-- start of Data entries --

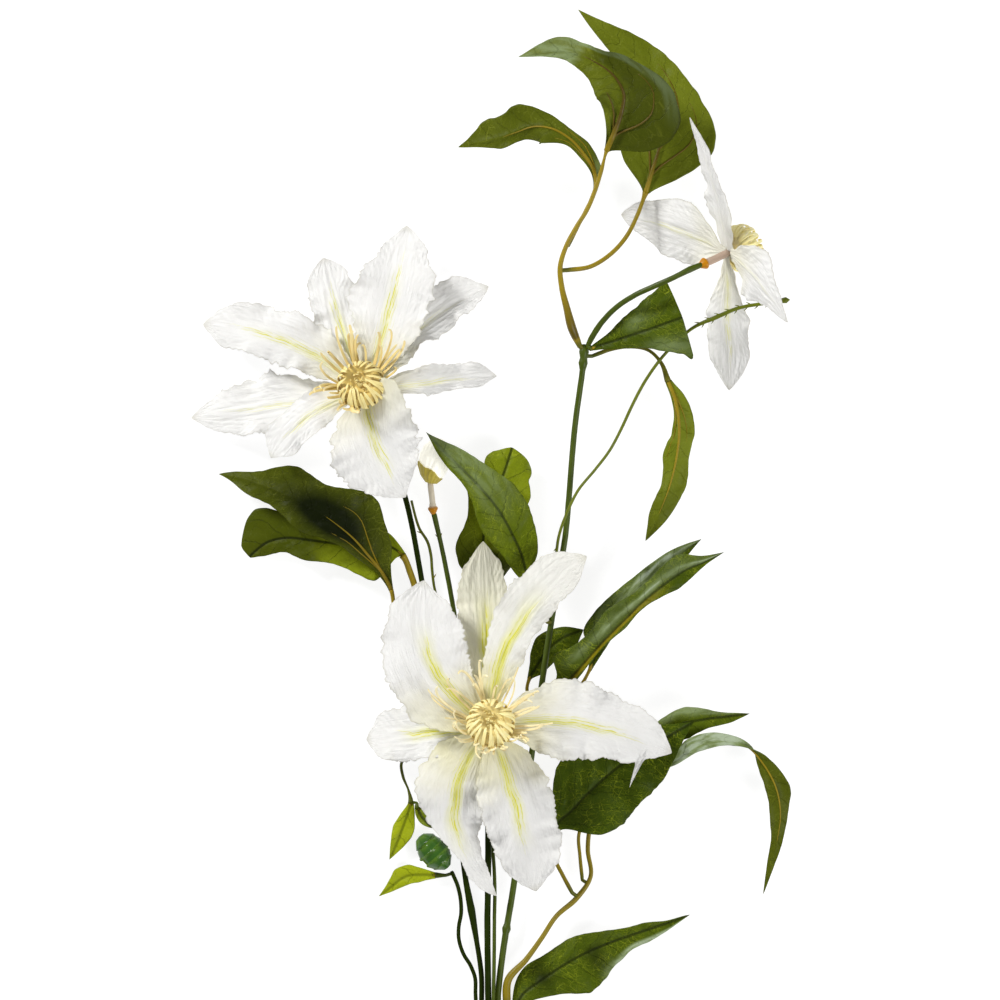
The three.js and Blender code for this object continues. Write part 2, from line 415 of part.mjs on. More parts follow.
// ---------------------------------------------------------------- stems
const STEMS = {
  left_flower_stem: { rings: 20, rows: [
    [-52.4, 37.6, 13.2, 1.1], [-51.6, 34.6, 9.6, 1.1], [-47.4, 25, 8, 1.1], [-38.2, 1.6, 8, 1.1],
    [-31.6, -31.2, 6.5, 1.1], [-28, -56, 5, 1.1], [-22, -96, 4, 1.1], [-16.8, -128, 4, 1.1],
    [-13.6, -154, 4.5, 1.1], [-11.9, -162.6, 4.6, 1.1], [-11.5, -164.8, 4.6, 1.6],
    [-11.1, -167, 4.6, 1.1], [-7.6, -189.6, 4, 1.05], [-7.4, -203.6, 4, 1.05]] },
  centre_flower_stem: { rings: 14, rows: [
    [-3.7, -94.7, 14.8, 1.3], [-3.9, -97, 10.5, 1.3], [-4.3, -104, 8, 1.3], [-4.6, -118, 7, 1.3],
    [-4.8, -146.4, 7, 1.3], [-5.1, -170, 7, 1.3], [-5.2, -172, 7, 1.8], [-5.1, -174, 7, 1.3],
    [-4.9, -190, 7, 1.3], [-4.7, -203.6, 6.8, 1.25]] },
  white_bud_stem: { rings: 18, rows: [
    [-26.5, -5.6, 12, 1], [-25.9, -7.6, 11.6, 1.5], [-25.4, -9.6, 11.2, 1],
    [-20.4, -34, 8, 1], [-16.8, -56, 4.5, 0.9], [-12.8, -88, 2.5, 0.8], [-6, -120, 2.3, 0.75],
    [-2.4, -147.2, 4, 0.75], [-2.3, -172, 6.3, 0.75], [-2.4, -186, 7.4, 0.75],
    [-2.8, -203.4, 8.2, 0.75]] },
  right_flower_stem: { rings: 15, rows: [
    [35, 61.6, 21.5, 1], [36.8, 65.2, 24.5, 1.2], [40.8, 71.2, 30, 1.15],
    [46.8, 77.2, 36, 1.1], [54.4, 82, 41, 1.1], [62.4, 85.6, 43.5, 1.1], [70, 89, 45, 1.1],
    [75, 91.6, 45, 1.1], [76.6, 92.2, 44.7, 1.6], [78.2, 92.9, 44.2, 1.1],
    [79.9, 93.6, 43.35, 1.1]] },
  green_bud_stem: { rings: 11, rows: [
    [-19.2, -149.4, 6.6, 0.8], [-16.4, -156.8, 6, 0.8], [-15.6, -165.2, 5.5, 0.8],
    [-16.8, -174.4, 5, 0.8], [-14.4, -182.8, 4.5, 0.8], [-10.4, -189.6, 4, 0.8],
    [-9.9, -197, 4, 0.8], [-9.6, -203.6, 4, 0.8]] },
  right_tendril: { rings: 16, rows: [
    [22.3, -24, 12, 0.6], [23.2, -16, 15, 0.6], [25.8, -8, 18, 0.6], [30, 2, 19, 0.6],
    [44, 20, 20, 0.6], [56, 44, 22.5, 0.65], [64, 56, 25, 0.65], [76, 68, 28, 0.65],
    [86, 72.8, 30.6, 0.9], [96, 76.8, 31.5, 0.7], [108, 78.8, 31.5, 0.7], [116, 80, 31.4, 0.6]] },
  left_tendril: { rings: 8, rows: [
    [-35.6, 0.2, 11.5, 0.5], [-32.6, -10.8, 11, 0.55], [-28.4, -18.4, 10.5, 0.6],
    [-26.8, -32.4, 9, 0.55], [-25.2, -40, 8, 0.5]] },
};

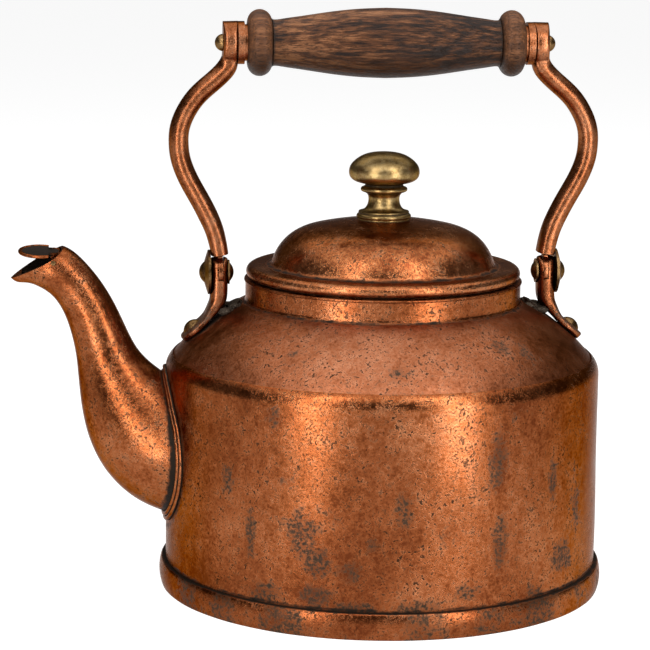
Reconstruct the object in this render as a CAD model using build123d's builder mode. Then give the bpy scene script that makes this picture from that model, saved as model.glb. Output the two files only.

-- end of Data entries --

### Exercise instructions
Copy each line of the data exactly, leaving nothing out.

### Finished exercise
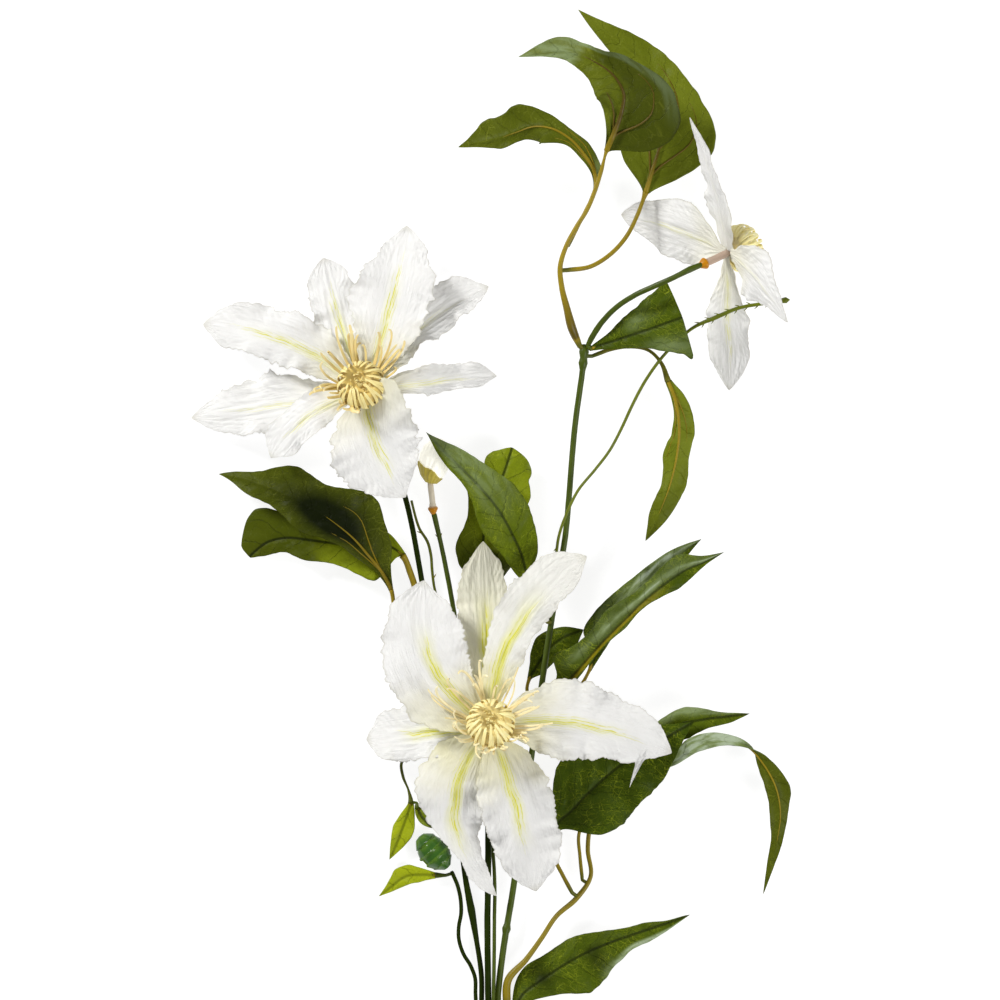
The three.js and Blender code for this object continues. Write part 2, from line 415 of part.mjs on. More parts follow.
// ---------------------------------------------------------------- stems
const STEMS = {
  left_flower_stem: { rings: 20, rows: [
    [-52.4, 37.6, 13.2, 1.1], [-51.6, 34.6, 9.6, 1.1], [-47.4, 25, 8, 1.1], [-38.2, 1.6, 8, 1.1],
    [-31.6, -31.2, 6.5, 1.1], [-28, -56, 5, 1.1], [-22, -96, 4, 1.1], [-16.8, -128, 4, 1.1],
    [-13.6, -154, 4.5, 1.1], [-11.9, -162.6, 4.6, 1.1], [-11.5, -164.8, 4.6, 1.6],
    [-11.1, -167, 4.6, 1.1], [-7.6, -189.6, 4, 1.05], [-7.4, -203.6, 4, 1.05]] },
  centre_flower_stem: { rings: 14, rows: [
    [-3.7, -94.7, 14.8, 1.3], [-3.9, -97, 10.5, 1.3], [-4.3, -104, 8, 1.3], [-4.6, -118, 7, 1.3],
    [-4.8, -146.4, 7, 1.3], [-5.1, -170, 7, 1.3], [-5.2, -172, 7, 1.8], [-5.1, -174, 7, 1.3],
    [-4.9, -190, 7, 1.3], [-4.7, -203.6, 6.8, 1.25]] },
  white_bud_stem: { rings: 18, rows: [
    [-26.5, -5.6, 12, 1], [-25.9, -7.6, 11.6, 1.5], [-25.4, -9.6, 11.2, 1],
    [-20.4, -34, 8, 1], [-16.8, -56, 4.5, 0.9], [-12.8, -88, 2.5, 0.8], [-6, -120, 2.3, 0.75],
    [-2.4, -147.2, 4, 0.75], [-2.3, -172, 6.3, 0.75], [-2.4, -186, 7.4, 0.75],
    [-2.8, -203.4, 8.2, 0.75]] },
  right_flower_stem: { rings: 15, rows: [
    [35, 61.6, 21.5, 1], [36.8, 65.2, 24.5, 1.2], [40.8, 71.2, 30, 1.15],
    [46.8, 77.2, 36, 1.1], [54.4, 82, 41, 1.1], [62.4, 85.6, 43.5, 1.1], [70, 89, 45, 1.1],
    [75, 91.6, 45, 1.1], [76.6, 92.2, 44.7, 1.6], [78.2, 92.9, 44.2, 1.1],
    [79.9, 93.6, 43.35, 1.1]] },
  green_bud_stem: { rings: 11, rows: [
    [-19.2, -149.4, 6.6, 0.8], [-16.4, -156.8, 6, 0.8], [-15.6, -165.2, 5.5, 0.8],
    [-16.8, -174.4, 5, 0.8], [-14.4, -182.8, 4.5, 0.8], [-10.4, -189.6, 4, 0.8],
    [-9.9, -197, 4, 0.8], [-9.6, -203.6, 4, 0.8]] },
  right_tendril: { rings: 16, rows: [
    [22.3, -24, 12, 0.6], [23.2, -16, 15, 0.6], [25.8, -8, 18, 0.6], [30, 2, 19, 0.6],
    [44, 20, 20, 0.6], [56, 44, 22.5, 0.65], [64, 56, 25, 0.65], [76, 68, 28, 0.65],
    [86, 72.8, 30.6, 0.9], [96, 76.8, 31.5, 0.7], [108, 78.8, 31.5, 0.7], [116, 80, 31.4, 0.6]] },
  left_tendril: { rings: 8, rows: [
    [-35.6, 0.2, 11.5, 0.5], [-32.6, -10.8, 11, 0.55], [-28.4, -18.4, 10.5, 0.6],
    [-26.8, -32.4, 9, 0.55], [-25.2, -40, 8, 0.5]] },
};

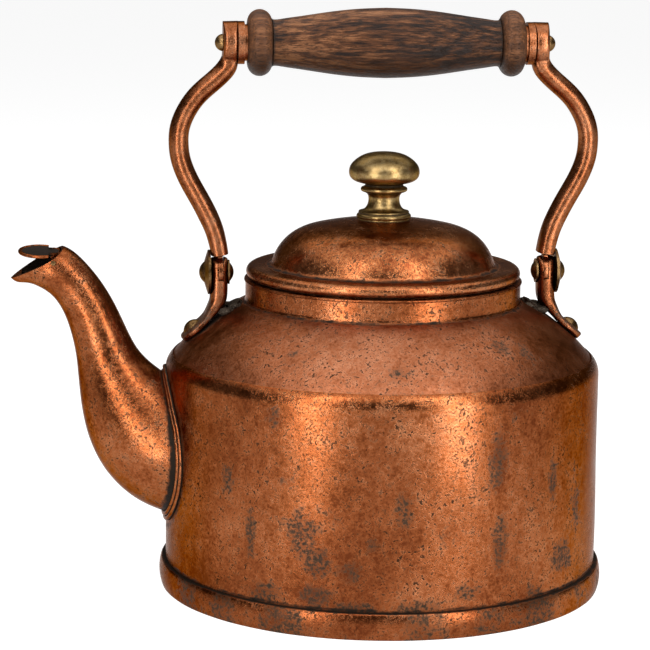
Reconstruct the object in this render as a CAD model using build123d's builder mode. Then give the bpy scene script that makes this picture from that model, saved as model.glb. Output the two files only.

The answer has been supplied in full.